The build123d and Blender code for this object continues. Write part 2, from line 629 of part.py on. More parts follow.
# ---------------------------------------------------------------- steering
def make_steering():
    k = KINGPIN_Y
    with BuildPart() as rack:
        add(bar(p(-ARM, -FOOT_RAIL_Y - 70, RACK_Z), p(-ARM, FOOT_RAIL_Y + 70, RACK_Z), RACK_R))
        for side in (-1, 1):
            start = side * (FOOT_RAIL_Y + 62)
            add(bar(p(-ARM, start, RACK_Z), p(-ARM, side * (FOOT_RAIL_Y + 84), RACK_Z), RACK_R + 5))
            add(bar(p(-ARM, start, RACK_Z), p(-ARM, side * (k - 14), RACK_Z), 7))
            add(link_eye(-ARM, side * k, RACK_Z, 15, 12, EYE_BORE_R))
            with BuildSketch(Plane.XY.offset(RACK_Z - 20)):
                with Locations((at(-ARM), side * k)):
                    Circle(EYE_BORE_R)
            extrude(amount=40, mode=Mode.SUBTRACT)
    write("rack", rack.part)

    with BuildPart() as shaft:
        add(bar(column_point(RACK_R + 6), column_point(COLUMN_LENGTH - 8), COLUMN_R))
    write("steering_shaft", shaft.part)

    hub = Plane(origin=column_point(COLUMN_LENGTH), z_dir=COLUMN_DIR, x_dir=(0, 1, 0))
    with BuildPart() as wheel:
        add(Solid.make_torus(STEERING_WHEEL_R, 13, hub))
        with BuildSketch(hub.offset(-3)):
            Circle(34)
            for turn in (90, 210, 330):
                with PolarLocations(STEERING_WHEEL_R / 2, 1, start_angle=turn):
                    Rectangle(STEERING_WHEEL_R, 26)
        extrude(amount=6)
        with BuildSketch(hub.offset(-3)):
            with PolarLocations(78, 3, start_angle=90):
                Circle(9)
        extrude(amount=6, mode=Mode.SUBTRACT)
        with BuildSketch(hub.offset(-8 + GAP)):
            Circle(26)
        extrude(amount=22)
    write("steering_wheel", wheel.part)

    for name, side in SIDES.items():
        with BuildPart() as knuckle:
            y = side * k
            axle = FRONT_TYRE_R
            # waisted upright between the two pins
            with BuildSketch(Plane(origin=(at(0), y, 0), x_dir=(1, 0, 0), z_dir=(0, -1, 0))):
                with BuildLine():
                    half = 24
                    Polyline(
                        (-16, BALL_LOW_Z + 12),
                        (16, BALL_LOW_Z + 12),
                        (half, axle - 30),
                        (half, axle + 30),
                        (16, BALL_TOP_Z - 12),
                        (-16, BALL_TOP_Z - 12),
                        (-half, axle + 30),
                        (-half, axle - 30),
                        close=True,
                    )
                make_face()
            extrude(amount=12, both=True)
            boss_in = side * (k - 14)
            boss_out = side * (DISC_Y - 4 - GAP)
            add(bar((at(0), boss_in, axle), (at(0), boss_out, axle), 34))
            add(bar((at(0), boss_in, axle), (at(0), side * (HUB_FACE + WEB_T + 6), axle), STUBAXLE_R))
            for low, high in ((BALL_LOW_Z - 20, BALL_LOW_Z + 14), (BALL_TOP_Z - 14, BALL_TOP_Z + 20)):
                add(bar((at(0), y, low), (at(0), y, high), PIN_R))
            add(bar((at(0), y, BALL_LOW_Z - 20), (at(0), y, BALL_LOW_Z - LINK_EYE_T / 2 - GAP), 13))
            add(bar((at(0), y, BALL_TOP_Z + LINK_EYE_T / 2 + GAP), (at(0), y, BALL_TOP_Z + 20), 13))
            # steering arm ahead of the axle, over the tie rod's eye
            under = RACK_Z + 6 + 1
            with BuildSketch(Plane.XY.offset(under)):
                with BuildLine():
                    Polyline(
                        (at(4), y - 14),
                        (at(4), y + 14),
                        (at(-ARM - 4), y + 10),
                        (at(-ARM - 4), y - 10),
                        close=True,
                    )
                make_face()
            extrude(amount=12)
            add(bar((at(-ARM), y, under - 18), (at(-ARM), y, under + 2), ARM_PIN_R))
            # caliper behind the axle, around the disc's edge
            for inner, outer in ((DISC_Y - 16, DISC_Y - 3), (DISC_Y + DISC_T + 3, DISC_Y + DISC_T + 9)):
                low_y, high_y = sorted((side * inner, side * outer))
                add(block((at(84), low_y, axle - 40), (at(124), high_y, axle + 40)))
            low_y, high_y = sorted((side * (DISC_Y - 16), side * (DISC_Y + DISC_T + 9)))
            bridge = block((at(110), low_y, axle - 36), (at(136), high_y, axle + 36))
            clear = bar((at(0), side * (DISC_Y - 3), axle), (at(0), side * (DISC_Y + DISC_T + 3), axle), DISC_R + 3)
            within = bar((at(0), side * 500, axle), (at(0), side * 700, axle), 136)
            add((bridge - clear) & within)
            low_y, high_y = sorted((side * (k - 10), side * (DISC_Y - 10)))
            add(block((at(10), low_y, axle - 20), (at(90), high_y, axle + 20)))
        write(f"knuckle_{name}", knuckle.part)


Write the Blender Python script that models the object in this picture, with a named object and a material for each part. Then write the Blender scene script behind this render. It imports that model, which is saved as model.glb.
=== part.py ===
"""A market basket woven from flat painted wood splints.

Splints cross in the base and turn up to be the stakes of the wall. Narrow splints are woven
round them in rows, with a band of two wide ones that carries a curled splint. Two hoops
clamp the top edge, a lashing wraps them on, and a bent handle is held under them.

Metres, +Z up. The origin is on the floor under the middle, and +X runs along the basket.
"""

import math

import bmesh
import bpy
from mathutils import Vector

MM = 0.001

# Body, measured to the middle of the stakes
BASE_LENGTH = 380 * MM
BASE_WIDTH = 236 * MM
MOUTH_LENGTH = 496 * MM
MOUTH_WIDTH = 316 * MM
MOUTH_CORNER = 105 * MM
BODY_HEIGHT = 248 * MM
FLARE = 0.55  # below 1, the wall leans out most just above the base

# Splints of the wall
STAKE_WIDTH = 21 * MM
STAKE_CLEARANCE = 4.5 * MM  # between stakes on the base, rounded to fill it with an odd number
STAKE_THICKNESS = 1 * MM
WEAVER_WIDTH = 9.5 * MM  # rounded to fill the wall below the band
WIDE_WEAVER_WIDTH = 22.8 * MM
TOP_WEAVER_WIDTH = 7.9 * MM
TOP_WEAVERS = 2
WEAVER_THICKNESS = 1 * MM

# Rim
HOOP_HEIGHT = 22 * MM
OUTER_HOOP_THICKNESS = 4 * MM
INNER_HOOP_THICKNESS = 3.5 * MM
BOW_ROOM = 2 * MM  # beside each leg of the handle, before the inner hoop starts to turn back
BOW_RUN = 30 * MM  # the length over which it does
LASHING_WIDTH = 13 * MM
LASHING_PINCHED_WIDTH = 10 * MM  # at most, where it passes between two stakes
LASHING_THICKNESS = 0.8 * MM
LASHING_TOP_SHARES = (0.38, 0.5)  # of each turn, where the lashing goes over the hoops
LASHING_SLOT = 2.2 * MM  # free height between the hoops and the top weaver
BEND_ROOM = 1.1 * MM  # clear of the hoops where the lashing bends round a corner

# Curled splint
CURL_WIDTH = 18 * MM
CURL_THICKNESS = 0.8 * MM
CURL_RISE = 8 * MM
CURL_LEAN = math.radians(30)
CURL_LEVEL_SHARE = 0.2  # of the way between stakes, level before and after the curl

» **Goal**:
Extract the full listing above without alteration.

» **Worked answer**:
The build123d and Blender code for this object continues. Write part 2, from line 629 of part.py on. More parts follow.
# ---------------------------------------------------------------- steering
def make_steering():
    k = KINGPIN_Y
    with BuildPart() as rack:
        add(bar(p(-ARM, -FOOT_RAIL_Y - 70, RACK_Z), p(-ARM, FOOT_RAIL_Y + 70, RACK_Z), RACK_R))
        for side in (-1, 1):
            start = side * (FOOT_RAIL_Y + 62)
            add(bar(p(-ARM, start, RACK_Z), p(-ARM, side * (FOOT_RAIL_Y + 84), RACK_Z), RACK_R + 5))
            add(bar(p(-ARM, start, RACK_Z), p(-ARM, side * (k - 14), RACK_Z), 7))
            add(link_eye(-ARM, side * k, RACK_Z, 15, 12, EYE_BORE_R))
            with BuildSketch(Plane.XY.offset(RACK_Z - 20)):
                with Locations((at(-ARM), side * k)):
                    Circle(EYE_BORE_R)
            extrude(amount=40, mode=Mode.SUBTRACT)
    write("rack", rack.part)

    with BuildPart() as shaft:
        add(bar(column_point(RACK_R + 6), column_point(COLUMN_LENGTH - 8), COLUMN_R))
    write("steering_shaft", shaft.part)

    hub = Plane(origin=column_point(COLUMN_LENGTH), z_dir=COLUMN_DIR, x_dir=(0, 1, 0))
    with BuildPart() as wheel:
        add(Solid.make_torus(STEERING_WHEEL_R, 13, hub))
        with BuildSketch(hub.offset(-3)):
            Circle(34)
            for turn in (90, 210, 330):
                with PolarLocations(STEERING_WHEEL_R / 2, 1, start_angle=turn):
                    Rectangle(STEERING_WHEEL_R, 26)
        extrude(amount=6)
        with BuildSketch(hub.offset(-3)):
            with PolarLocations(78, 3, start_angle=90):
                Circle(9)
        extrude(amount=6, mode=Mode.SUBTRACT)
        with BuildSketch(hub.offset(-8 + GAP)):
            Circle(26)
        extrude(amount=22)
    write("steering_wheel", wheel.part)

    for name, side in SIDES.items():
        with BuildPart() as knuckle:
            y = side * k
            axle = FRONT_TYRE_R
            # waisted upright between the two pins
            with BuildSketch(Plane(origin=(at(0), y, 0), x_dir=(1, 0, 0), z_dir=(0, -1, 0))):
                with BuildLine():
                    half = 24
                    Polyline(
                        (-16, BALL_LOW_Z + 12),
                        (16, BALL_LOW_Z + 12),
                        (half, axle - 30),
                        (half, axle + 30),
                        (16, BALL_TOP_Z - 12),
                        (-16, BALL_TOP_Z - 12),
                        (-half, axle + 30),
                        (-half, axle - 30),
                        close=True,
                    )
                make_face()
            extrude(amount=12, both=True)
            boss_in = side * (k - 14)
            boss_out = side * (DISC_Y - 4 - GAP)
            add(bar((at(0), boss_in, axle), (at(0), boss_out, axle), 34))
            add(bar((at(0), boss_in, axle), (at(0), side * (HUB_FACE + WEB_T + 6), axle), STUBAXLE_R))
            for low, high in ((BALL_LOW_Z - 20, BALL_LOW_Z + 14), (BALL_TOP_Z - 14, BALL_TOP_Z + 20)):
                add(bar((at(0), y, low), (at(0), y, high), PIN_R))
            add(bar((at(0), y, BALL_LOW_Z - 20), (at(0), y, BALL_LOW_Z - LINK_EYE_T / 2 - GAP), 13))
            add(bar((at(0), y, BALL_TOP_Z + LINK_EYE_T / 2 + GAP), (at(0), y, BALL_TOP_Z + 20), 13))
            # steering arm ahead of the axle, over the tie rod's eye
            under = RACK_Z + 6 + 1
            with BuildSketch(Plane.XY.offset(under)):
                with BuildLine():
                    Polyline(
                        (at(4), y - 14),
                        (at(4), y + 14),
                        (at(-ARM - 4), y + 10),
                        (at(-ARM - 4), y - 10),
                        close=True,
                    )
                make_face()
            extrude(amount=12)
            add(bar((at(-ARM), y, under - 18), (at(-ARM), y, under + 2), ARM_PIN_R))
            # caliper behind the axle, around the disc's edge
            for inner, outer in ((DISC_Y - 16, DISC_Y - 3), (DISC_Y + DISC_T + 3, DISC_Y + DISC_T + 9)):
                low_y, high_y = sorted((side * inner, side * outer))
                add(block((at(84), low_y, axle - 40), (at(124), high_y, axle + 40)))
            low_y, high_y = sorted((side * (DISC_Y - 16), side * (DISC_Y + DISC_T + 9)))
            bridge = block((at(110), low_y, axle - 36), (at(136), high_y, axle + 36))
            clear = bar((at(0), side * (DISC_Y - 3), axle), (at(0), side * (DISC_Y + DISC_T + 3), axle), DISC_R + 3)
            within = bar((at(0), side * 500, axle), (at(0), side * 700, axle), 136)
            add((bridge - clear) & within)
            low_y, high_y = sorted((side * (k - 10), side * (DISC_Y - 10)))
            add(block((at(10), low_y, axle - 20), (at(90), high_y, axle + 20)))
        write(f"knuckle_{name}", knuckle.part)


Write the Blender Python script that models the object in this picture, with a named object and a material for each part. Then write the Blender scene script behind this render. It imports that model, which is saved as model.glb.
=== part.py ===
"""A market basket woven from flat painted wood splints.

Splints cross in the base and turn up to be the stakes of the wall. Narrow splints are woven
round them in rows, with a band of two wide ones that carries a curled splint. Two hoops
clamp the top edge, a lashing wraps them on, and a bent handle is held under them.

Metres, +Z up. The origin is on the floor under the middle, and +X runs along the basket.
"""

import math

import bmesh
import bpy
from mathutils import Vector

MM = 0.001

# Body, measured to the middle of the stakes
BASE_LENGTH = 380 * MM
BASE_WIDTH = 236 * MM
MOUTH_LENGTH = 496 * MM
MOUTH_WIDTH = 316 * MM
MOUTH_CORNER = 105 * MM
BODY_HEIGHT = 248 * MM
FLARE = 0.55  # below 1, the wall leans out most just above the base

# Splints of the wall
STAKE_WIDTH = 21 * MM
STAKE_CLEARANCE = 4.5 * MM  # between stakes on the base, rounded to fill it with an odd number
STAKE_THICKNESS = 1 * MM
WEAVER_WIDTH = 9.5 * MM  # rounded to fill the wall below the band
WIDE_WEAVER_WIDTH = 22.8 * MM
TOP_WEAVER_WIDTH = 7.9 * MM
TOP_WEAVERS = 2
WEAVER_THICKNESS = 1 * MM

# Rim
HOOP_HEIGHT = 22 * MM
OUTER_HOOP_THICKNESS = 4 * MM
INNER_HOOP_THICKNESS = 3.5 * MM
BOW_ROOM = 2 * MM  # beside each leg of the handle, before the inner hoop starts to turn back
BOW_RUN = 30 * MM  # the length over which it does
LASHING_WIDTH = 13 * MM
LASHING_PINCHED_WIDTH = 10 * MM  # at most, where it passes between two stakes
LASHING_THICKNESS = 0.8 * MM
LASHING_TOP_SHARES = (0.38, 0.5)  # of each turn, where the lashing goes over the hoops
LASHING_SLOT = 2.2 * MM  # free height between the hoops and the top weaver
BEND_ROOM = 1.1 * MM  # clear of the hoops where the lashing bends round a corner

# Curled splint
CURL_WIDTH = 18 * MM
CURL_THICKNESS = 0.8 * MM
CURL_RISE = 8 * MM
CURL_LEAN = math.radians(30)
CURL_LEVEL_SHARE = 0.2  # of the way between stakes, level before and after the curl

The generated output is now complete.